Lines of data:
## Begin
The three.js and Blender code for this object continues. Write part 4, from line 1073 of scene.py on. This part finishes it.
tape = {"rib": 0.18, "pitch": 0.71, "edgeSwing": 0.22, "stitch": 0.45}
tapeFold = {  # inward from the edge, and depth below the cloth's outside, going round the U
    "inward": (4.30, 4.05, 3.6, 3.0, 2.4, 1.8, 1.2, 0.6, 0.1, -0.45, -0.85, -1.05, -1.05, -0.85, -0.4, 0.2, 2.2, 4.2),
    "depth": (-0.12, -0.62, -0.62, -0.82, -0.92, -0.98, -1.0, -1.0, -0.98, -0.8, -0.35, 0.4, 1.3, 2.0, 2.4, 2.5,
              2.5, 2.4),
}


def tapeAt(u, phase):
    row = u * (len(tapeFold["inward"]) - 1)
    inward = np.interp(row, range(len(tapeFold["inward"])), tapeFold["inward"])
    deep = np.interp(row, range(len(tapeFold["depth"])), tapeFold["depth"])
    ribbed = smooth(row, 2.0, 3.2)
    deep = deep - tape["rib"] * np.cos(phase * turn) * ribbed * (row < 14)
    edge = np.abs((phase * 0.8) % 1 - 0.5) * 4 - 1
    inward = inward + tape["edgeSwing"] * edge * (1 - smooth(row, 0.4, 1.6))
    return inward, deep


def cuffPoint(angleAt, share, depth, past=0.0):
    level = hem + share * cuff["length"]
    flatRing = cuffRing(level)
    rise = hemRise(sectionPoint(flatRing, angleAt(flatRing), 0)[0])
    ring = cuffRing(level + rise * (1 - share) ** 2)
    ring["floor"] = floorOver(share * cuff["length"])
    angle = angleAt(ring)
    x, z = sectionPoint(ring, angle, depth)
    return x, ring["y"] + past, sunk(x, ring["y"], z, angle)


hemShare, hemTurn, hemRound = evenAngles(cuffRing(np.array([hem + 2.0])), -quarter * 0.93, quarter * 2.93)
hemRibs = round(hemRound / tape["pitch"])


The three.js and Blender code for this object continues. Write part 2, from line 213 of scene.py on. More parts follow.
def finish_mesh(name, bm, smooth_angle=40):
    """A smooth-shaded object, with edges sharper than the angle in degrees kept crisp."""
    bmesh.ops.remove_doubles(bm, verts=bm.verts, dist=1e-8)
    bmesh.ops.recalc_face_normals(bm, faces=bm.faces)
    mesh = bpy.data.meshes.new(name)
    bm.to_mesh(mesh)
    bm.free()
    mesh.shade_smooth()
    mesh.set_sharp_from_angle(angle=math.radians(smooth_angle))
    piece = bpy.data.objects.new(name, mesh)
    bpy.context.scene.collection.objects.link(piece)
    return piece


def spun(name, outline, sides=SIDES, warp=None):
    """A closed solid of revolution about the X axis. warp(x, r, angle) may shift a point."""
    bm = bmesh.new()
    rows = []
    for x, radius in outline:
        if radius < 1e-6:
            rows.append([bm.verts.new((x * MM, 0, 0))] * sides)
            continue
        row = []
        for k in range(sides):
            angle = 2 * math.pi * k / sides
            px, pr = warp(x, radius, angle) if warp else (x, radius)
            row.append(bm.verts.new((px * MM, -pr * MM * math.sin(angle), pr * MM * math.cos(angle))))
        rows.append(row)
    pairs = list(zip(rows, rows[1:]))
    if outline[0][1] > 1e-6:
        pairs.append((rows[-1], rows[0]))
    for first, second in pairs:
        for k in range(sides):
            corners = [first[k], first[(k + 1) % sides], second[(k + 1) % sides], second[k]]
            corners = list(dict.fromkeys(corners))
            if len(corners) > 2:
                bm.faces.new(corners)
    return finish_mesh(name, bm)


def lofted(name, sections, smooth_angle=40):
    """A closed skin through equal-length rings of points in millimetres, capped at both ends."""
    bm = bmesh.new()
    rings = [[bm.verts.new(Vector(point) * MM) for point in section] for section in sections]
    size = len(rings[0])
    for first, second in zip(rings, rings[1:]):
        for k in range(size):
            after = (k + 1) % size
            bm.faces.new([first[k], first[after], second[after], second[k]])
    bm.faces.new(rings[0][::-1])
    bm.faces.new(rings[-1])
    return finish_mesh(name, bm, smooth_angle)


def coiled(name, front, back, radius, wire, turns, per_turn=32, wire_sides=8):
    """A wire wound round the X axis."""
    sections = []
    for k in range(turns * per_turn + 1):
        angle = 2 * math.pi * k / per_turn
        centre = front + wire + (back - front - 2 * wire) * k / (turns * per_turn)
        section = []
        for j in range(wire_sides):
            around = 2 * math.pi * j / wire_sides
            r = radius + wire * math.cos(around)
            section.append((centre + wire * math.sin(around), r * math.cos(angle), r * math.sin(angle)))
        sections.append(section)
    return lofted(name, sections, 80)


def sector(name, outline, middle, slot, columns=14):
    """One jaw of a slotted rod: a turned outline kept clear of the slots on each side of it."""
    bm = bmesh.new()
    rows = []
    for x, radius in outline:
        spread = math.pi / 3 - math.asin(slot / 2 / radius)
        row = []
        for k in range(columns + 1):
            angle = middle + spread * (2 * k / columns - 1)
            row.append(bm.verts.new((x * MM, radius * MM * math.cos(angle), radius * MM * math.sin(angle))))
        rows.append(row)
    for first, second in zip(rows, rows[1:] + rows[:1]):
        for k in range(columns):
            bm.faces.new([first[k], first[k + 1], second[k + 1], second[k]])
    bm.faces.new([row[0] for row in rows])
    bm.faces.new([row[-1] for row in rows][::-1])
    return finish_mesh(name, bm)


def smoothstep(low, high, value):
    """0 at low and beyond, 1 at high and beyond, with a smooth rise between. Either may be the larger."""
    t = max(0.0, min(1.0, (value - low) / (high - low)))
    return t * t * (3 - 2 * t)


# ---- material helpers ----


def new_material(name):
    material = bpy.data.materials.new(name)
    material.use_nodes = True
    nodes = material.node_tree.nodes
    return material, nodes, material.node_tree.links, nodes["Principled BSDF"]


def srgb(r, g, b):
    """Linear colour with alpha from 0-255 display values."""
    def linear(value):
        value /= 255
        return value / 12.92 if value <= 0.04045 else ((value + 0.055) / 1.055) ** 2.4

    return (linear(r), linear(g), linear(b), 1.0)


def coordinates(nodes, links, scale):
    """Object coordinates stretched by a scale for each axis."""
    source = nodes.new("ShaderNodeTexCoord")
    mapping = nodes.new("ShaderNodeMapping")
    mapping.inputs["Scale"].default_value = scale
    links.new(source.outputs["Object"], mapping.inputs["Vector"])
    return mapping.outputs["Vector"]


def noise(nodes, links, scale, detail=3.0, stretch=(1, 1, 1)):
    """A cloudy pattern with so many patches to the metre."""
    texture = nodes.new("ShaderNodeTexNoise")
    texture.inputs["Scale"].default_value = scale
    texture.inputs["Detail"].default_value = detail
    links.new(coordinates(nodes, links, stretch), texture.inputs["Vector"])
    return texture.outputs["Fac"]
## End
Everything from the line that contains "More parts follow." to the line that contains "return finish_mesh(name, bm, smooth_angle)" must be transcribed exactly, both end lines included.

The three.js and Blender code for this object continues. Write part 2, from line 213 of scene.py on. More parts follow.
def finish_mesh(name, bm, smooth_angle=40):
    """A smooth-shaded object, with edges sharper than the angle in degrees kept crisp."""
    bmesh.ops.remove_doubles(bm, verts=bm.verts, dist=1e-8)
    bmesh.ops.recalc_face_normals(bm, faces=bm.faces)
    mesh = bpy.data.meshes.new(name)
    bm.to_mesh(mesh)
    bm.free()
    mesh.shade_smooth()
    mesh.set_sharp_from_angle(angle=math.radians(smooth_angle))
    piece = bpy.data.objects.new(name, mesh)
    bpy.context.scene.collection.objects.link(piece)
    return piece


def spun(name, outline, sides=SIDES, warp=None):
    """A closed solid of revolution about the X axis. warp(x, r, angle) may shift a point."""
    bm = bmesh.new()
    rows = []
    for x, radius in outline:
        if radius < 1e-6:
            rows.append([bm.verts.new((x * MM, 0, 0))] * sides)
            continue
        row = []
        for k in range(sides):
            angle = 2 * math.pi * k / sides
            px, pr = warp(x, radius, angle) if warp else (x, radius)
            row.append(bm.verts.new((px * MM, -pr * MM * math.sin(angle), pr * MM * math.cos(angle))))
        rows.append(row)
    pairs = list(zip(rows, rows[1:]))
    if outline[0][1] > 1e-6:
        pairs.append((rows[-1], rows[0]))
    for first, second in pairs:
        for k in range(sides):
            corners = [first[k], first[(k + 1) % sides], second[(k + 1) % sides], second[k]]
            corners = list(dict.fromkeys(corners))
            if len(corners) > 2:
                bm.faces.new(corners)
    return finish_mesh(name, bm)


def lofted(name, sections, smooth_angle=40):
    """A closed skin through equal-length rings of points in millimetres, capped at both ends."""
    bm = bmesh.new()
    rings = [[bm.verts.new(Vector(point) * MM) for point in section] for section in sections]
    size = len(rings[0])
    for first, second in zip(rings, rings[1:]):
        for k in range(size):
            after = (k + 1) % size
            bm.faces.new([first[k], first[after], second[after], second[k]])
    bm.faces.new(rings[0][::-1])
    bm.faces.new(rings[-1])
    return finish_mesh(name, bm, smooth_angle)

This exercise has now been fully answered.